Man vs. Food’s Adam Richman was almost killed by his mustache after he contracted a facial hair follicle infection, the famous foodie revealed during a podcast this week.

Richman, 47, said that he noticed a pimple-like growth in the area before realizing that something was decidedly wrong during a Michelin Event in Zurich in 2018.

His top lip ended up swelling “like a banana,” he told podcast Celebrity Catch Up: Life After That Thing I Did.

“One of my mustache follicles just looked like a pimple and it was just not healing well,” he said. “I’d gone to a doctor and then eventually my lip inflated like a banana – it was grotesque. I remember I went to tear a piece of medical tape and I couldn’t get to my teeth.”

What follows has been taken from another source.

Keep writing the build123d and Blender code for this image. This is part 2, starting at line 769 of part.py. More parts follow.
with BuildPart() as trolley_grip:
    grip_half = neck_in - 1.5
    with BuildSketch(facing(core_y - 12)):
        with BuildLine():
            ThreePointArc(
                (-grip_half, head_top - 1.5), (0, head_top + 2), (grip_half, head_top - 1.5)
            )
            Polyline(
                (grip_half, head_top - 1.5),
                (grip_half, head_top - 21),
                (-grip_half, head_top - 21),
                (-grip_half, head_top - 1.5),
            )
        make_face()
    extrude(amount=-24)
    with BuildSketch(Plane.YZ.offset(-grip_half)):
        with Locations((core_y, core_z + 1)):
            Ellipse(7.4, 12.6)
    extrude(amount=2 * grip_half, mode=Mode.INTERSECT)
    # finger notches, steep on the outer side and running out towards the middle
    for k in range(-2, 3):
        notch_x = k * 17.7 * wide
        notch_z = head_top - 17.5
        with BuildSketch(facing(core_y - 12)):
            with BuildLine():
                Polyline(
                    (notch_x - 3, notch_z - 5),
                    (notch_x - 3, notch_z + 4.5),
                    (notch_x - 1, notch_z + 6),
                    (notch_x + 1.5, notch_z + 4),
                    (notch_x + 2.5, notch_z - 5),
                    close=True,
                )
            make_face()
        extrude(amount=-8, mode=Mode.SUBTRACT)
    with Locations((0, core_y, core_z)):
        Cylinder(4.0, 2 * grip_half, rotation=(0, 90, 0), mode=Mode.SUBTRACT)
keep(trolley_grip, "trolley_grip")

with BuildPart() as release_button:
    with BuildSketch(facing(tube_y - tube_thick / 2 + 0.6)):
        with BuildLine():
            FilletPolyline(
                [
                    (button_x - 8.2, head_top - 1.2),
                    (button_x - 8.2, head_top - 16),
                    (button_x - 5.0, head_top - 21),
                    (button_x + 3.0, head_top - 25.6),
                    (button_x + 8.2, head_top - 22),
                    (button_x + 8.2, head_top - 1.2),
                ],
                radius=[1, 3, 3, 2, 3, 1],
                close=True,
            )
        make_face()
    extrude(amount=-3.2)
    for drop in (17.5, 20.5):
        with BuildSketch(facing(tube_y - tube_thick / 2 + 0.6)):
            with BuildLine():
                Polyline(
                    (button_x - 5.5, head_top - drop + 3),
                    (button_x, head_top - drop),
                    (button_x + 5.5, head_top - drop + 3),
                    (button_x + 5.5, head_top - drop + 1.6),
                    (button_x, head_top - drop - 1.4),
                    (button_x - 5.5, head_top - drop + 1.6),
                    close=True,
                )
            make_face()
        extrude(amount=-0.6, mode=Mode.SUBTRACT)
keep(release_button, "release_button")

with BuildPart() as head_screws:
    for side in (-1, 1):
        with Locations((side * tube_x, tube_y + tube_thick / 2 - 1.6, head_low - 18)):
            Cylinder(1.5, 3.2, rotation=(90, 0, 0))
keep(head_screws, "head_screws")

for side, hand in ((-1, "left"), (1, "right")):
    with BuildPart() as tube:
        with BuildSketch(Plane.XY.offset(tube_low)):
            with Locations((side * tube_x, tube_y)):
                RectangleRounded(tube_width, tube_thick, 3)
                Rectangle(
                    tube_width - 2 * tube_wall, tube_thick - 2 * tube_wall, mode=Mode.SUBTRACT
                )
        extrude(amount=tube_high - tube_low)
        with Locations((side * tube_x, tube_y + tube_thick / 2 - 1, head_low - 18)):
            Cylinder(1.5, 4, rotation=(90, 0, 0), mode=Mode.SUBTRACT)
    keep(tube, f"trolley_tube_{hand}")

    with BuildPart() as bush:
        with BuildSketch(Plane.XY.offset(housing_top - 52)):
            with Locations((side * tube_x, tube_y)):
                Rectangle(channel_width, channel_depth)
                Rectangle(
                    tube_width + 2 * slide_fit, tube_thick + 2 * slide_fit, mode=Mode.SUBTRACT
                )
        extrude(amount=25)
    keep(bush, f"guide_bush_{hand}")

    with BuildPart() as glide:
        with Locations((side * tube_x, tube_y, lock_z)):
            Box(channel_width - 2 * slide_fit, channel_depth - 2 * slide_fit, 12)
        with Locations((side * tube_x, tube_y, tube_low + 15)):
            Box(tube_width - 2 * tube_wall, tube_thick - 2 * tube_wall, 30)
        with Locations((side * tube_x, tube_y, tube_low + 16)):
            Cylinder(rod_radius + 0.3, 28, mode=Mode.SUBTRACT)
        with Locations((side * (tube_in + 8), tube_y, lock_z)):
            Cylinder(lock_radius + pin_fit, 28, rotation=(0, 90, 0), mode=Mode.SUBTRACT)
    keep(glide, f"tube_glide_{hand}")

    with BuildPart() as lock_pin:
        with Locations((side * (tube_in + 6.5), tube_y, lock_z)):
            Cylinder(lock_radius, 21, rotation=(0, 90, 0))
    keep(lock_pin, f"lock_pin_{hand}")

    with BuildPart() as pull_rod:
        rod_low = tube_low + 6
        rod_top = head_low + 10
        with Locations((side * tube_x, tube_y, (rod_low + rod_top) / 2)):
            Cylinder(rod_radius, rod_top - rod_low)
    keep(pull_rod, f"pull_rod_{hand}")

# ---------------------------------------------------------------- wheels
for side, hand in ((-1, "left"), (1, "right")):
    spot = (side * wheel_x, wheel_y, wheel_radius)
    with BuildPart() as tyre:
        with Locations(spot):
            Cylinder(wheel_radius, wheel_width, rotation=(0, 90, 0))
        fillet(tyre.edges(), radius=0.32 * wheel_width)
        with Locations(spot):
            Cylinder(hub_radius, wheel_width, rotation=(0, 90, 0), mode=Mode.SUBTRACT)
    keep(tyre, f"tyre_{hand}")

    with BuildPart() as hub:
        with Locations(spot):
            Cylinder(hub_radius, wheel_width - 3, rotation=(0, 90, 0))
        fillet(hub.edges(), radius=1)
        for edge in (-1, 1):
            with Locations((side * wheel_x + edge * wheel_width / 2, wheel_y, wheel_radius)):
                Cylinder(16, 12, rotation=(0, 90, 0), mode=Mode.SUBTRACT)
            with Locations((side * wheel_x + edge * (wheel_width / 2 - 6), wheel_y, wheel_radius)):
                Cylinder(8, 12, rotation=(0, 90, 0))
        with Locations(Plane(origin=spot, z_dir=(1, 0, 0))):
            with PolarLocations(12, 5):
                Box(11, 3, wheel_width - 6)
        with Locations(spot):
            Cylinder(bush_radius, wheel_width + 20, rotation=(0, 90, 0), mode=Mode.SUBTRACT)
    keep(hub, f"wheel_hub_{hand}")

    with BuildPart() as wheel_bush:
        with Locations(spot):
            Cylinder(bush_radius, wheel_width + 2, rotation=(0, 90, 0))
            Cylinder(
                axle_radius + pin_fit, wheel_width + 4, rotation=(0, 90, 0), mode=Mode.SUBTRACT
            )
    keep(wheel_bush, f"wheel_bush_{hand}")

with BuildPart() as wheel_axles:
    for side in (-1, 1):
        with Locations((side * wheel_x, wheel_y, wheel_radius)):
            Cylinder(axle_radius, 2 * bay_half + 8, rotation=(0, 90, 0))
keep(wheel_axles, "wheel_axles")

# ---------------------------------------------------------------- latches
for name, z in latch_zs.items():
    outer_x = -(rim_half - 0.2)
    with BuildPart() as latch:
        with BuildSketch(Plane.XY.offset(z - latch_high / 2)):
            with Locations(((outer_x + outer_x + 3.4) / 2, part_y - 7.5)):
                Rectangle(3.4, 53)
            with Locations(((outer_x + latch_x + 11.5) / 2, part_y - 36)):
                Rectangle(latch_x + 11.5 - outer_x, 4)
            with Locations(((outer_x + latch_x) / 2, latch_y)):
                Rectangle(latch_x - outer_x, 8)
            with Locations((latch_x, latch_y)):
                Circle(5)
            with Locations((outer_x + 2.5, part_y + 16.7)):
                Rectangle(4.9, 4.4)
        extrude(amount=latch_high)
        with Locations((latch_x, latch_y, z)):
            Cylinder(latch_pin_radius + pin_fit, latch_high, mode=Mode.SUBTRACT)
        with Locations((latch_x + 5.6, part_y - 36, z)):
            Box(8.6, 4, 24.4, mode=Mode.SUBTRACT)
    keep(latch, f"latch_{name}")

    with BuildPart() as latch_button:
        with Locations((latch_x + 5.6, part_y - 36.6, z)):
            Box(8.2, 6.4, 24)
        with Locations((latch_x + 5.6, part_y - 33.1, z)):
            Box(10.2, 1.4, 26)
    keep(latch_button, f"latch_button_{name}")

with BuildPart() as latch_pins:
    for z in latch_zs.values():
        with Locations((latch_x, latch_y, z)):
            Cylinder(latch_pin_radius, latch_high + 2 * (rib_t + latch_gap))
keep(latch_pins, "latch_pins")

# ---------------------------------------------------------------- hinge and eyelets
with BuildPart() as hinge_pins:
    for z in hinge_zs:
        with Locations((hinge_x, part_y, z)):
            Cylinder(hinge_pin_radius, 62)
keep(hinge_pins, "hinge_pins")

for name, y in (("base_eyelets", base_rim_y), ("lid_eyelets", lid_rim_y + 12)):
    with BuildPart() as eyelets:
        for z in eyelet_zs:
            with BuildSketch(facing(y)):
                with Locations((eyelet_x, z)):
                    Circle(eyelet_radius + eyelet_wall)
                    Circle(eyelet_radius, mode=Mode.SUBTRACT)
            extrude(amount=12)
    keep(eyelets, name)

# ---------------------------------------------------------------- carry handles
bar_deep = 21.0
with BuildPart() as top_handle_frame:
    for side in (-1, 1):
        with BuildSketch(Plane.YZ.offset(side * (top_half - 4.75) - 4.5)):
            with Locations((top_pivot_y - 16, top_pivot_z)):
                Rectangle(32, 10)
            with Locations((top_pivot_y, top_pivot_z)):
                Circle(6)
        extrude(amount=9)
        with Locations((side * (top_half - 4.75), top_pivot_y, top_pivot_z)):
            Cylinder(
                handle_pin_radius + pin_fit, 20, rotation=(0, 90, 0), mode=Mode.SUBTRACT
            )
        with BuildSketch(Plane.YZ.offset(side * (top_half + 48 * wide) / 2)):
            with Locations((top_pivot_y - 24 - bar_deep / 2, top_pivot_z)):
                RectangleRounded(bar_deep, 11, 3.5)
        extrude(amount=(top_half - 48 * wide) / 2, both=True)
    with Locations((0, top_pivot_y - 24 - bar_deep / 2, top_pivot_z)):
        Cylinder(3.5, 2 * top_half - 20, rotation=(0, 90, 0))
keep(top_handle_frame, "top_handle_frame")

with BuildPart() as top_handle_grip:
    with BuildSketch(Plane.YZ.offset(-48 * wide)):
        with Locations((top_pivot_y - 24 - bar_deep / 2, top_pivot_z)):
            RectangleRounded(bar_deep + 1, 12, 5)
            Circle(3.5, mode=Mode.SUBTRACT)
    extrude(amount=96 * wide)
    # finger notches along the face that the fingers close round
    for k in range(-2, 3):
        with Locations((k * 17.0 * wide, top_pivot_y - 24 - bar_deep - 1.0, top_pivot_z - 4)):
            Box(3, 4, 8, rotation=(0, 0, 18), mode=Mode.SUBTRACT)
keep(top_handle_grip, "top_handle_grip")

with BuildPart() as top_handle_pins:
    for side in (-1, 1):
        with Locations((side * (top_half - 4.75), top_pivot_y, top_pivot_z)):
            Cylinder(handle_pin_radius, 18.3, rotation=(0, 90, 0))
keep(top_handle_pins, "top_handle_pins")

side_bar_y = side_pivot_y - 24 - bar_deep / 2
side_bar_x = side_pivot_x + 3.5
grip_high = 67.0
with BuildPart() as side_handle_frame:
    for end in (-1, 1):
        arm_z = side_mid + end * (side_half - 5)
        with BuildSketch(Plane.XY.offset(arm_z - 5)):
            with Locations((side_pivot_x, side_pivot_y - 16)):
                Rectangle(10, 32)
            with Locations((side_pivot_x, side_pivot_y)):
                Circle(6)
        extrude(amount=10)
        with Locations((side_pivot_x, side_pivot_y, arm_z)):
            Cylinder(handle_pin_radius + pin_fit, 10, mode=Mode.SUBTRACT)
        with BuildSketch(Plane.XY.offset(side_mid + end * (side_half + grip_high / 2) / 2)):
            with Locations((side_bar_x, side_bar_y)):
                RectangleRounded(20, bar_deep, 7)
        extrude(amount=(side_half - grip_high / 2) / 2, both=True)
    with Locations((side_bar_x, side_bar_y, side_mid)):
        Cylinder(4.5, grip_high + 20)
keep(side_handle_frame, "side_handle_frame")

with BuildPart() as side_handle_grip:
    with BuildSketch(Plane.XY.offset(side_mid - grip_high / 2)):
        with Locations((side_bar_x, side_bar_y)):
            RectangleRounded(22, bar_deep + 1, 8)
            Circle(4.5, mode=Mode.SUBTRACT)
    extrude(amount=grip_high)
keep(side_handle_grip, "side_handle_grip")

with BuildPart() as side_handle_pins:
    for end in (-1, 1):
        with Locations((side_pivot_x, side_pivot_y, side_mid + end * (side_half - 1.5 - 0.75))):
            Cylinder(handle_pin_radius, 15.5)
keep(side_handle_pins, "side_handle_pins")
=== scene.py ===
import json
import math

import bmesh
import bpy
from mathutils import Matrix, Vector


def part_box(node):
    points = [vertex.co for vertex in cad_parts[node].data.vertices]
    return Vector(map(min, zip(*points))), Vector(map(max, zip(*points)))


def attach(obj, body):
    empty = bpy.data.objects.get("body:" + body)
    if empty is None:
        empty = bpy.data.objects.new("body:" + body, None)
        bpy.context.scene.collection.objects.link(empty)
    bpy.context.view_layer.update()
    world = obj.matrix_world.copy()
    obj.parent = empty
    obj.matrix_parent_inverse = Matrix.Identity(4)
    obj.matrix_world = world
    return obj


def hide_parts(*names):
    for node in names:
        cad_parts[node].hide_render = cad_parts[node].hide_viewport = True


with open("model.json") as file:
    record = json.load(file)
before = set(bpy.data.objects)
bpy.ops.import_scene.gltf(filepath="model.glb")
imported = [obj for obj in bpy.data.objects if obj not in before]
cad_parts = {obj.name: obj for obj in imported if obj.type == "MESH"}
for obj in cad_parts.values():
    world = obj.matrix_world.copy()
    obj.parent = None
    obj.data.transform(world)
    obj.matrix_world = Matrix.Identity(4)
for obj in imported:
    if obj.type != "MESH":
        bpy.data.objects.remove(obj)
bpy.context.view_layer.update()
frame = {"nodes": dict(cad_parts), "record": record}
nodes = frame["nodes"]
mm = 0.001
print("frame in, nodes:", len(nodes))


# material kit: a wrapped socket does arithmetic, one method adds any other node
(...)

Needed To Be Quarantined, Lip Swelled Up “Like A Banana”

The former Food Network star needed to be quarantined, and eventually needed surgery and “serious courses of antibiotics” to fully rid himself of the infection, he told the podcast.

His doctor told him that such infections can often “go intracranial,” or into the skull.

(Photo by David Berding/Getty Images)

“I found out from maxillofacial surgeons that the area from the inside of your eyes to the outer corner of your lips, they call it the ‘danger triangle’ because there’s multiple opportunities for a surface infection to go intracranial.”

The infection, known as Methicillin-resistant Staphylococcus aureus (MRSA), is a type of bacteria – commonly associated with hospitals – that is resistant to several widely-used antibiotics, which can make it particularly hard to treat.

Infection Invades Bloodstream With Toxins, Kills One-Fifth Of Infected Patients

Roughly 30 percent of people carry the Staphylococcus aureus bacteria, typically in their nose, groin, armpits or buttocks, and usually without even realizing it.

(Photo by Noam Galai/Getty Images for NYCWFF)

It invades the body’s bloodstream before releasing poisonous toxins that kill up to one-fifth of infected patients.

Richman added that he did not know how he contracted the infection, however his doctor said it could have been from anything from a water glass, hotel towel, to touching someone’s hand.

“The doctor said it could have been anything from a water glass to a hotel towel, shaking someone’s hand and then invariably [touching my face]. There’s any number of ways.”

The Brooklyn native, who hosted Man v. Food from 2008 to 2012, began to take his health more seriously after retiring from the show, and quickly lost 60 pounds for his efforts.

In 2014, The Guardian reported that Richman was unceremoniously taken off the air from another Food Network show “Man Finds Food,” after going on a tirade against haters on social media.